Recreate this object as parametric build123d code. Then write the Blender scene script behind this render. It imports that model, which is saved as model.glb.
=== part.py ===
━━━━━━━━
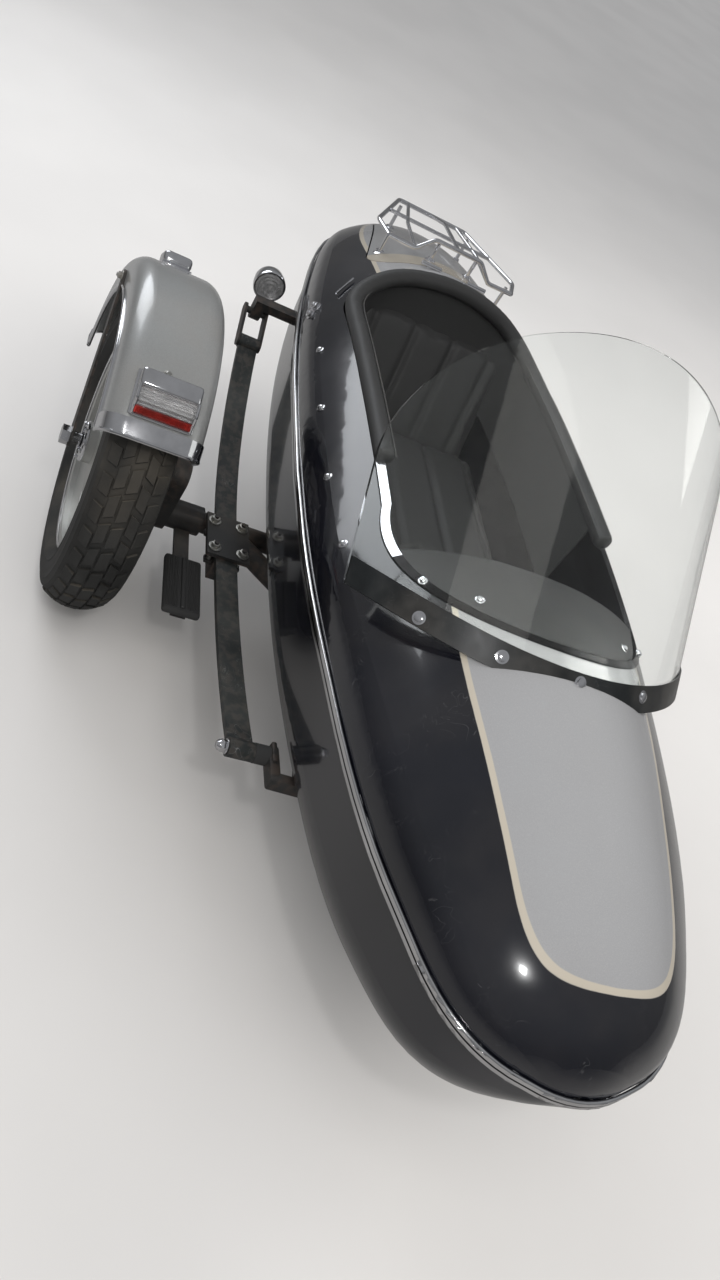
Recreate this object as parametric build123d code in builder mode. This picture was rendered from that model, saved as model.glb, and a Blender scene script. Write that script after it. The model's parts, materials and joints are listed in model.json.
━━━━━━━━
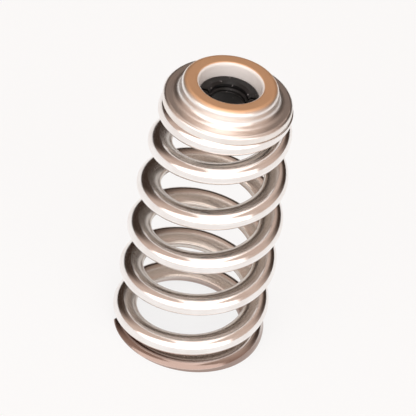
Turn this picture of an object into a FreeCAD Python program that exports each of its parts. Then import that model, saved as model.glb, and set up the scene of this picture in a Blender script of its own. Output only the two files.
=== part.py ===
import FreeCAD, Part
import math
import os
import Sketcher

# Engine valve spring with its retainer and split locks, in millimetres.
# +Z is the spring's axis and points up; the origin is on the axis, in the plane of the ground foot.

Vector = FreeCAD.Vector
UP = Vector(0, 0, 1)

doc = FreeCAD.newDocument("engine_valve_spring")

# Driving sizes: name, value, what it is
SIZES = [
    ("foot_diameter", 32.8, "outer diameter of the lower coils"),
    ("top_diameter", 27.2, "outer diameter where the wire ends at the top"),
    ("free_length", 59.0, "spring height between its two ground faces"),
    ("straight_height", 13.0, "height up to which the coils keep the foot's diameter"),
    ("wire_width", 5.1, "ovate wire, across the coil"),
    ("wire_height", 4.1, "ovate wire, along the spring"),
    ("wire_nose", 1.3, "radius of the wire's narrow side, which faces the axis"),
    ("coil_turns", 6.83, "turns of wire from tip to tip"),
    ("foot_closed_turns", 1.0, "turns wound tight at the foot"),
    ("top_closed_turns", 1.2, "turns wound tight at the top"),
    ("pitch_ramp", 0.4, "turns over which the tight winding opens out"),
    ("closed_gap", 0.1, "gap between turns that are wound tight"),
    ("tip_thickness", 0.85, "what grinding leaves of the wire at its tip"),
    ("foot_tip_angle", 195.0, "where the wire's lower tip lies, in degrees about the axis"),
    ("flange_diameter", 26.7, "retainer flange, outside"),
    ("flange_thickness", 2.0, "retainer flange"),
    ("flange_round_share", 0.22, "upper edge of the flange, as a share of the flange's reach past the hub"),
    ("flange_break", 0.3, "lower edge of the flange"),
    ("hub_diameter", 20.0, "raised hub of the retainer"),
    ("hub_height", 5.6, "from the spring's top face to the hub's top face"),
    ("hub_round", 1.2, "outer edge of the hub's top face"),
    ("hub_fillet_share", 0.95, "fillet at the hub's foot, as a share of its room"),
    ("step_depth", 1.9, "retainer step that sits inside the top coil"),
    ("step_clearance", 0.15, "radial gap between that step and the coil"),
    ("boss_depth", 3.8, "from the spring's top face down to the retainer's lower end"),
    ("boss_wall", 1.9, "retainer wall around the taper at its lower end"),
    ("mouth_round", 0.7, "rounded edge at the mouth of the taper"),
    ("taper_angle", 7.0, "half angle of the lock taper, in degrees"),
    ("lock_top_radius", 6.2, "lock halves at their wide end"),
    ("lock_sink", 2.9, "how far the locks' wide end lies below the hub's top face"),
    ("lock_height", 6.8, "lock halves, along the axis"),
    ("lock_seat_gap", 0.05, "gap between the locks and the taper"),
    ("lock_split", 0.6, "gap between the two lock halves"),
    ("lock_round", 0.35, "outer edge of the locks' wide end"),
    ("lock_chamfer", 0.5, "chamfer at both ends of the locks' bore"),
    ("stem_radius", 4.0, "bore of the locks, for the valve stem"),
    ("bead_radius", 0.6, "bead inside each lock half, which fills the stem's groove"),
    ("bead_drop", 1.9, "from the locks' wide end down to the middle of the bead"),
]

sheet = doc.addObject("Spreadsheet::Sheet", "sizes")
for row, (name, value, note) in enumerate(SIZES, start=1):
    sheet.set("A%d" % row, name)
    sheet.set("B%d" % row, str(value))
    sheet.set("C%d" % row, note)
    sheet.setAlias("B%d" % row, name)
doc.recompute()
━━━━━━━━
# Written exercise
Go through the entries and return each line where the word "this" appears.

# Full answer
Recreate this object as parametric build123d code. Then write the Blender scene script behind this render. It imports that model, which is saved as model.glb.
Recreate this object as parametric build123d code in builder mode. This picture was rendered from that model, saved as model.glb, and a Blender scene script. Write that script after it. The model's parts, materials and joints are listed in model.json.
Turn this picture of an object into a FreeCAD Python program that exports each of its parts. Then import that model, saved as model.glb, and set up the scene of this picture in a Blender script of its own. Output only the two files.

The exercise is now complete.